┌──

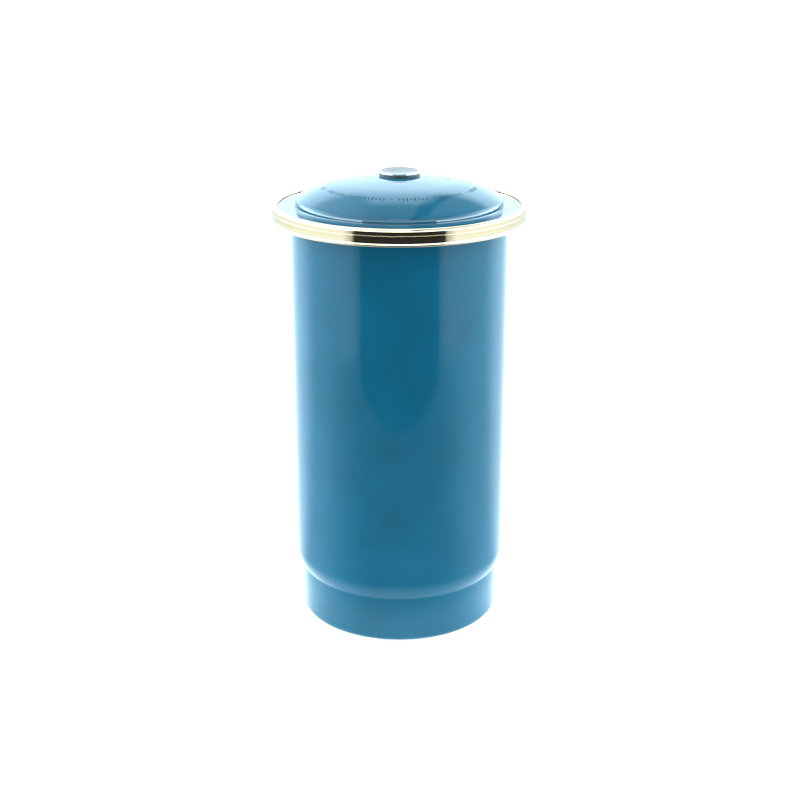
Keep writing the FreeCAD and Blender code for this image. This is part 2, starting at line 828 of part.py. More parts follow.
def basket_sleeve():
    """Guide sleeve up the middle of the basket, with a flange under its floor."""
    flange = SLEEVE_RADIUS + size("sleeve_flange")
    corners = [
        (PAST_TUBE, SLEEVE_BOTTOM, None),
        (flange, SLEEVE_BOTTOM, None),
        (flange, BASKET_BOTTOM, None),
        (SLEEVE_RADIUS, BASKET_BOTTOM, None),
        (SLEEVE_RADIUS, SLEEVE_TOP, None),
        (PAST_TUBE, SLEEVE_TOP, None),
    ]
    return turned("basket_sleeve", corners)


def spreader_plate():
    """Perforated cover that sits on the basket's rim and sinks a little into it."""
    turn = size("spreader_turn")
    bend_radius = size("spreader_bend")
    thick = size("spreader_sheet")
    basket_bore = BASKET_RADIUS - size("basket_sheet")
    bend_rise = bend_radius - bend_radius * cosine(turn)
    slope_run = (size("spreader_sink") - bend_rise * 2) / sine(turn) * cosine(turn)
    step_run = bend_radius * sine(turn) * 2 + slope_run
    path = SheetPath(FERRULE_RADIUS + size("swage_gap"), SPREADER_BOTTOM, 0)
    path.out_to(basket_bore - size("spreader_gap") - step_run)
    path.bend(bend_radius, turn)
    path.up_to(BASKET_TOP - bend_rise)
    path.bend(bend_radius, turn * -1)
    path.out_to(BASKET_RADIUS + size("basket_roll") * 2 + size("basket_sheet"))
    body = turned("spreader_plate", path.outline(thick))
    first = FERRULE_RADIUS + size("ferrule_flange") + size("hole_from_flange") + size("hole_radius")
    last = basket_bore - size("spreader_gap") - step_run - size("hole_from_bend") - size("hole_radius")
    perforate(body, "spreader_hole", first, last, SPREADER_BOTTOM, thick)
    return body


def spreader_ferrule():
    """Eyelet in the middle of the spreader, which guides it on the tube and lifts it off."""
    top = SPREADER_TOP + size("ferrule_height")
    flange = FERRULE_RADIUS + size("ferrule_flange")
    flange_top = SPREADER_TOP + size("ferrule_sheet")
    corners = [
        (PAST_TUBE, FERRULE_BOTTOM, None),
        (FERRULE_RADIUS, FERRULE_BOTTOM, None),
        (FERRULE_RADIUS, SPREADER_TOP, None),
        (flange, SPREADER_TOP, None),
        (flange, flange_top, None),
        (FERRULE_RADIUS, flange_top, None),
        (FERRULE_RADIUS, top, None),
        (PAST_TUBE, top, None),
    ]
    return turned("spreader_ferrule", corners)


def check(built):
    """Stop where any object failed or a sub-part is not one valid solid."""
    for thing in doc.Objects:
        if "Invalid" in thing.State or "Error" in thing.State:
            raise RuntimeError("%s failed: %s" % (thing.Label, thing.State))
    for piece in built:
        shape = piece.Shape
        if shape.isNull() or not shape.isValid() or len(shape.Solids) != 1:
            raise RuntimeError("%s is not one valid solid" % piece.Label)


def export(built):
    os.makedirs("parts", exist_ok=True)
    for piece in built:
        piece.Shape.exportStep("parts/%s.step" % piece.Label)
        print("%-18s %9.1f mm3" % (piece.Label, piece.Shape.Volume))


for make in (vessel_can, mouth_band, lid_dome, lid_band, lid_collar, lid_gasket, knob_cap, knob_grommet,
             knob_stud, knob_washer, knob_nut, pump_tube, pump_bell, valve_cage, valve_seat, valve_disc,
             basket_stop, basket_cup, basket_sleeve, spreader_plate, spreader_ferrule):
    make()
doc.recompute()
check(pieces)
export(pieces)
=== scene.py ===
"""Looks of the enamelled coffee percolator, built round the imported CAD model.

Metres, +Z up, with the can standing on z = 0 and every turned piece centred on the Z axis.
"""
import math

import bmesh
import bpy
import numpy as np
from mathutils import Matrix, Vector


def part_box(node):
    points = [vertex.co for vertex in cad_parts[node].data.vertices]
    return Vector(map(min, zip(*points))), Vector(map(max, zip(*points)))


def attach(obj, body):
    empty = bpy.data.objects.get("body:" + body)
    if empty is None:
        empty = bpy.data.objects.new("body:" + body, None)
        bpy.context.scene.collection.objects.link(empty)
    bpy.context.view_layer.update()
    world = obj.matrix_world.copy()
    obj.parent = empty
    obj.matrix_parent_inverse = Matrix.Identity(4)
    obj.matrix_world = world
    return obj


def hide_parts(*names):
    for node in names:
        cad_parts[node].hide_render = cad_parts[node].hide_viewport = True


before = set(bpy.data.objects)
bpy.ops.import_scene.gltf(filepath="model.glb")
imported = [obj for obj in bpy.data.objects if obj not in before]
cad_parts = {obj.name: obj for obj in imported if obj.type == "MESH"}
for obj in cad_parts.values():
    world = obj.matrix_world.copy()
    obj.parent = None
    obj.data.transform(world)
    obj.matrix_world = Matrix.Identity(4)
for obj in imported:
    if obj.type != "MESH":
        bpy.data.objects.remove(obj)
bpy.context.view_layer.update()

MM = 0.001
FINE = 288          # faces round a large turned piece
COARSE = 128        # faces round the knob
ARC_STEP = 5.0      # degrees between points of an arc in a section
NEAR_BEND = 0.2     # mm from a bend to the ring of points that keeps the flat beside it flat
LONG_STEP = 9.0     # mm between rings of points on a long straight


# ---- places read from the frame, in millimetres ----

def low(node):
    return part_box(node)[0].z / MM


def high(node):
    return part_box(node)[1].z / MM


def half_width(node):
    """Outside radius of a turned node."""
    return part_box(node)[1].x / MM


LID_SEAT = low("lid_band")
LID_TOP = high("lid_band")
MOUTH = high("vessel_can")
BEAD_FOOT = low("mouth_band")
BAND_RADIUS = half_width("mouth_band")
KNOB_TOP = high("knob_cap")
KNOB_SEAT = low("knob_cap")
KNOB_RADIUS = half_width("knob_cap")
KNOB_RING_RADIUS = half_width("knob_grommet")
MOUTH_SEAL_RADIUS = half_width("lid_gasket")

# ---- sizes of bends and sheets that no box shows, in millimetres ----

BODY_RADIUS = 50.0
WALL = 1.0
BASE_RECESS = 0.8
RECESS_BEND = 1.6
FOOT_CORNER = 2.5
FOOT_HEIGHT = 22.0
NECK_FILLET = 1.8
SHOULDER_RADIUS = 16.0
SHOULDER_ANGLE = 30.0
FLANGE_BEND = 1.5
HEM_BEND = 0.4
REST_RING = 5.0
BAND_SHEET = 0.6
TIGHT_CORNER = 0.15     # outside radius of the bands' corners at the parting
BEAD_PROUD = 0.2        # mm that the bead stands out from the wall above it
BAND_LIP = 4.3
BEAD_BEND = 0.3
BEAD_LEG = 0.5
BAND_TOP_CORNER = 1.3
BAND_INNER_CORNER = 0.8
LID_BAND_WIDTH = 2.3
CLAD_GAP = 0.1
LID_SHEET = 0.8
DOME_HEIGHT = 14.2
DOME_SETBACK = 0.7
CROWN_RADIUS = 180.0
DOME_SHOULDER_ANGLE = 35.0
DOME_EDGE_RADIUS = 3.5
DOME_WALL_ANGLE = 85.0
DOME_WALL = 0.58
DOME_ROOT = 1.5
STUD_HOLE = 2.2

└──

Please print exactly, and only, the lines from the line with "for make in" to the line with "cad_parts[node].hide_render = cad_parts[node].hide_viewport", both included.

§ **Task response**
for make in (vessel_can, mouth_band, lid_dome, lid_band, lid_collar, lid_gasket, knob_cap, knob_grommet,
             knob_stud, knob_washer, knob_nut, pump_tube, pump_bell, valve_cage, valve_seat, valve_disc,
             basket_stop, basket_cup, basket_sleeve, spreader_plate, spreader_ferrule):
    make()
doc.recompute()
check(pieces)
export(pieces)
=== scene.py ===
"""Looks of the enamelled coffee percolator, built round the imported CAD model.

Metres, +Z up, with the can standing on z = 0 and every turned piece centred on the Z axis.
"""
import math

import bmesh
import bpy
import numpy as np
from mathutils import Matrix, Vector


def part_box(node):
    points = [vertex.co for vertex in cad_parts[node].data.vertices]
    return Vector(map(min, zip(*points))), Vector(map(max, zip(*points)))


def attach(obj, body):
    empty = bpy.data.objects.get("body:" + body)
    if empty is None:
        empty = bpy.data.objects.new("body:" + body, None)
        bpy.context.scene.collection.objects.link(empty)
    bpy.context.view_layer.update()
    world = obj.matrix_world.copy()
    obj.parent = empty
    obj.matrix_parent_inverse = Matrix.Identity(4)
    obj.matrix_world = world
    return obj


def hide_parts(*names):
    for node in names:
        cad_parts[node].hide_render = cad_parts[node].hide_viewport = True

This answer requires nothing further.